Тем не менее под крымскими небесами завязалось что-то наподобие дачного романа, превесело протекавшего на фоне слегка декадентских артистических затей, неуклюжих имитаций пушкинского таврического сюжета («свободная, беспечная жизнь в кругу милого семейства») и нескончаемых пикников с участием офицеров Белой армии, для которых — для многих, включая Юрика Рауша фон Траубенберга, — это было последнее лето. Юрик, двоюродный брат Набокова и незаменимый товарищ его детских игр, когда, следуя примеру героев обожаемого обоими Майн Рида, они устраивали дуэли на духовых ружьях или у лесопилки переправлялись через реку, прыгая по скользким бревнам, с детства коллекционировал оловянных солдатиков и знал все про мундиры: кавалергарды, кирасиры, гусары, казаки… преображенцы, семеновцы, гренадеры…
Его отец был поручиком лейб-гвардии Конного полка, и военная карьера для мальчика всегда мыслилась как единственно достойная. Родители Юрика разошлись, но в планах относительно их сына Георгия это ничего не переменило — только армия. Отец его стал генерал-лейтенантом, мать вторым браком была за героем Цусимы, адмиралом Коломейцевым, а у самого этого набоковского кузена с детских лет выявилась страсть ко всякому оружию. Пальба из женского, отделанного перламутром пистолета по коробке из-под ботинок в дальней аллее вырского парка осталась для него лучшим воспоминанием ранней поры.
Героем Юрика был князь Андрей из «Войны и мира», тот князь Андрей, что грезит о своем Тулоне и всегда готов встретить смерть на поле чести.
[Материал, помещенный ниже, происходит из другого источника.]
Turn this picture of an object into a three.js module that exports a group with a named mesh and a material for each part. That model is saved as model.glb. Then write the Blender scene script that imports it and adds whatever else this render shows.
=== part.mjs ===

К началу Первой мировой он еще не достиг семнадцати, однако в начале гражданской уже был кавалерийским офицером, хотя, как полагает Набоков, до своего последнего дня «не успел выйти из воинственно-романтической майнридовской грезы». Последний его день был осенен героикой беспримесной и яркой, как бы ни судили о том, что она напрасна. Опередив свой отряд, он в одиночку поскакал на пулеметное гнездо красных и был расстрелян в упор — «весь перед черепа был сдвинут назад силой пяти пуль, убивших его наповал». Это случилось в конце февраля 1919-го. Юрику недавно исполнился двадцать один год.
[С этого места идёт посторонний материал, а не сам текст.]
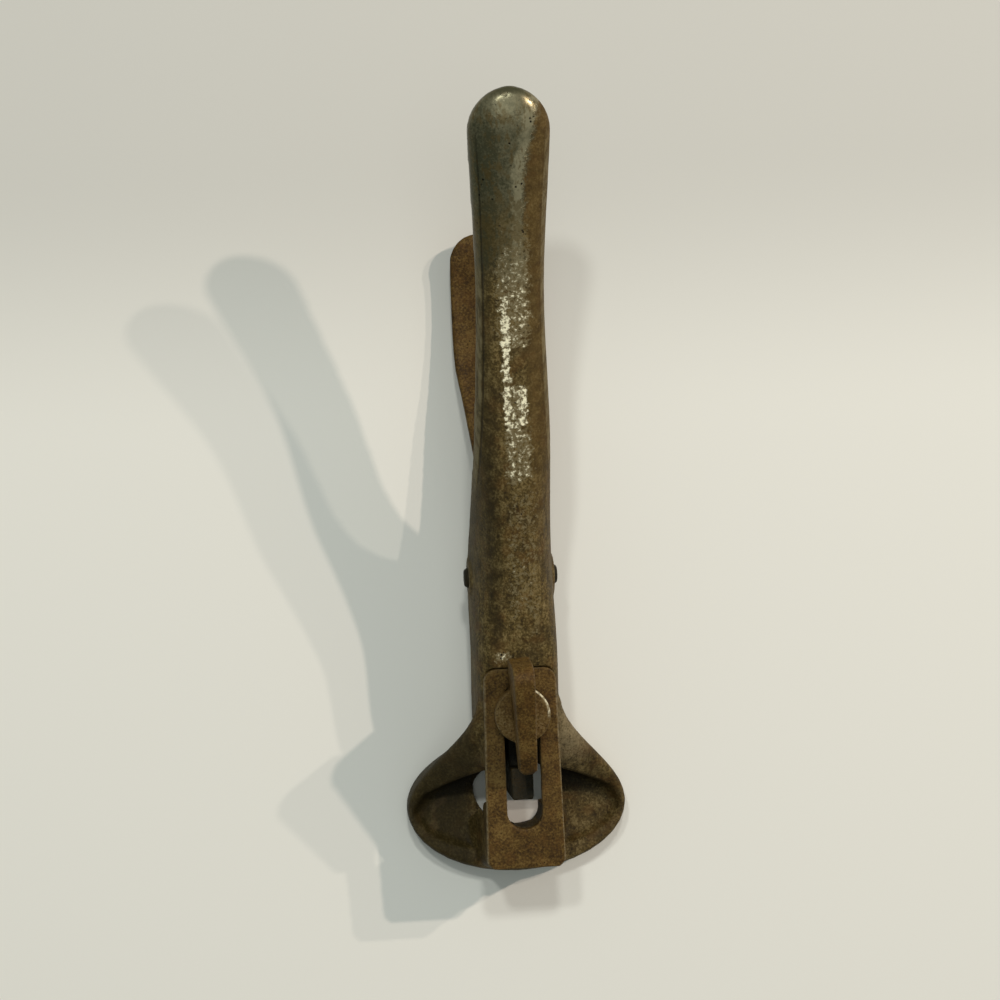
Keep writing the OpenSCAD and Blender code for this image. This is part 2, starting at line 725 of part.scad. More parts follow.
module return_spring() {
    color("gray")
        loft([for (i = [0:spring_turns * coil_rings]) coil_ring(i)], turned = true);
}

module place() {
    translate([0, -tool_len / 2, 0])
        children();
}

place() upper_handle();
place() lower_handle();
place() pivot_pin();
place() hammer();
place() gauge_plate();
place() clamp_washer();
place() thumbscrew();
place() anvil();
place() anvil_screws();
place() return_spring();
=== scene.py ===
"""Dress the saw set: rounded castings with worn nickel and rust finishes, and a plain stage."""
import json
import math

import bpy
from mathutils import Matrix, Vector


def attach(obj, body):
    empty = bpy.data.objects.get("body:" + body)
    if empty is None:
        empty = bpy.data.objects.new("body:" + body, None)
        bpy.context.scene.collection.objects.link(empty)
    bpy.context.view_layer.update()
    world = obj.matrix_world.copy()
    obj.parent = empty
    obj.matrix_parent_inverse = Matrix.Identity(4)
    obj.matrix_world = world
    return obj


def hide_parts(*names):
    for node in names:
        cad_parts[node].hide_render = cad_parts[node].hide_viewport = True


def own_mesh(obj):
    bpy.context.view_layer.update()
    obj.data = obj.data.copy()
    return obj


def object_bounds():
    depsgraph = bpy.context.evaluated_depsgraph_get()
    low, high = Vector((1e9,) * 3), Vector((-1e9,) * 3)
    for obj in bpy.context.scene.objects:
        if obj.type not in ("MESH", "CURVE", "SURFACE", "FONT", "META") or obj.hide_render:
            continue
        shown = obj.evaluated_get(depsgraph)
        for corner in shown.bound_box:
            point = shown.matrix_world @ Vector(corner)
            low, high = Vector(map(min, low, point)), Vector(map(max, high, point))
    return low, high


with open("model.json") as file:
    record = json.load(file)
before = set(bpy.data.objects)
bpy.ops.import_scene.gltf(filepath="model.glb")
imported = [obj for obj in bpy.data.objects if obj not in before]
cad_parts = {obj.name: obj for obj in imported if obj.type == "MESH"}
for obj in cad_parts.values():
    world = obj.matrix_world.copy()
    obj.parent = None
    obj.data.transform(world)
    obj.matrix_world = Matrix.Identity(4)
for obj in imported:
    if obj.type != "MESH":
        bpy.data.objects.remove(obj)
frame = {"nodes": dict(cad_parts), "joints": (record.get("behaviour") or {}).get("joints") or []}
CAD_BOX = [list(corner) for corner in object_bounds()]

bl_info = {
    "name": "Saw set",
    "version": (1, 0, 0),
    "blender": (4, 5, 0),
    "location": "3D View > Sidebar > Saw set",
    "description": "Pieces, finishes and stage of a pliers-type saw set",
    "category": "Object",
}

MM = 0.001
HEAD_FRONT = CAD_BOX[0][1]
HEAD_HALF = CAD_BOX[1][0]


def at(distance):
    """Object coordinate along the tool, from millimetres behind the front of the head."""
    return HEAD_FRONT + distance * MM


# Values worked out from the frame's joints
joints = {joint["name"]: joint for joint in frame["joints"]}
COLLAR_Y = joints["thumbscrew_turn"]["pos_m"][1]

# Where the head's tones fade into the neck's, and where the neck ends
HEAD_TO_NECK = (at(38), at(50))
NECK_END = at(60)
# The ledge behind the window, which sets where the painted shadow in front of it lies: its middle, and how
# far forward it curves towards the wings' ends
LEDGE_MIDDLE = at(27)
LEDGE_CURVE = 9.6 * MM
# The upper handle's waist: its place, half its width there, and how fast it widens, per metre
WAIST = at(134)
WAIST_HALF = 7.8 * MM
WAIST_FLARE = 1.05
# The stretch whose lower edges are scuffed, and the stretch with few specks on the crown's right
SCUFFED = (at(92), at(166))
BARE_PATCH = (at(114.8), at(122.5))
# The collar under the thumb-piece: height of its top, and the bare part of its radius
COLLAR_TOP = 32.1 * MM
COLLAR_RIM = (5.75 * MM, 6.3 * MM)
# The gauge plate: its two ends, and a little under half its width at each
PLATE_ENDS = (at(3), at(50))
PLATE_HALVES = (9.0 * MM, 8.25 * MM)

# Patches of nickel speckle along the crown, whose brightest columns are also painted highlights of the
# lamps: their share, whether their ends are ragged, then their start, end and fade along the tool, and
# their left, right and fade across it, in millimetres
SPECK_AND_HIGHLIGHT_PATCHES = (
    (0.45, False, 124, 149, 7, -4.0, 4.4, 1.8),
    (0.68, True, 114.6, 135, 2, -2.6, -0.5, 0.6),
    (0.46, True, 121, 138, 2, -0.8, 3.2, 0.8),
    (0.64, True, 104, 114.6, 0.6, -2.3, -0.3, 0.5),
    (0.53, True, 104, 114.6, 0.5, -0.4, 1.4, 0.3),
    (0.66, True, 105.4, 114.6, 0.5, 1.3, 3.2, 0.5),
    (0.46, False, 92, 106, 3, -2.2, 4.0, 1.0),
    (0.56, True, 51.6, 54, 0.8, -5.6, -2.0, 1.0),
    (0.26, False, 58, 92, 4, -2.5, 5.5, 1.6),
)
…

Хоронили его в Ялте, кузен Владимир нес гроб. Месяцем раньше он написал стихи, посвященные Ю. Р.:
Как ты, — я с отроческих дней
Влюблен в веселую опасность…
Друг милый, родственную ясность
Я узнаю в душе твоей.
Но как-то так вышло, что его намерение по окончании сезона бабочек присоединиться к Добровольческой армии не осуществилось. Майнридовская греза о том, как деникинским кавалеристом он прогарцует по деревенской улице к домику освобожденной им «Тамары», осталась только грезой. Опять то же, что и с замыслом под чужим именем пробраться в большевистскую Россию, взглянуть еще хотя бы раз на свою Ингрию, — «слишком долго, слишком праздно, слишком расточительно я об этом мечтал».
Но в третьей, окончательной версии автобиографии Юрик, тот, кто подростком уже стрелял из настоящего, хотя женского, револьвера, а в пятнадцать лет стал в Варшаве любовником замужней дамы, назван воплощением чувства чести, достигающего, без сомнения, абсолютной степени, так что ему, этому чувству, подчинены все без исключения поступки. А вынашиваемая в мечтах идея путешествия с подложным паспортом будет осуществлена не Набоковым, но его героем по имени Мартын Эдельвейс — в романе, который насыщен автобиографическими подробностями в почти беспрецедентной степени. Сравниться с ним в этом отношении может лишь роман о молодом поэте, которого выверты и кошмары российской истории забросили в эмиграцию, в Берлин, разбудив ностальгию эмоционально почти непереносимую, но поразительно обостряющую творческий импульс, — роман о Федоре Годунове-Чердынцеве. Этот роман носит заглавие «Дар», роман о Мартыне Эдельвейсе — «Подвиг». Два эти понятия — поэтический дар и подвиг как действие, по меркам здравомыслия нелепое, однако необходимое в силу личностного императива, — соединятся в сознании Набокова надолго, если не навсегда. Это будет не самый гармоничный союз. Даже внутренне конфликтный — но прочный.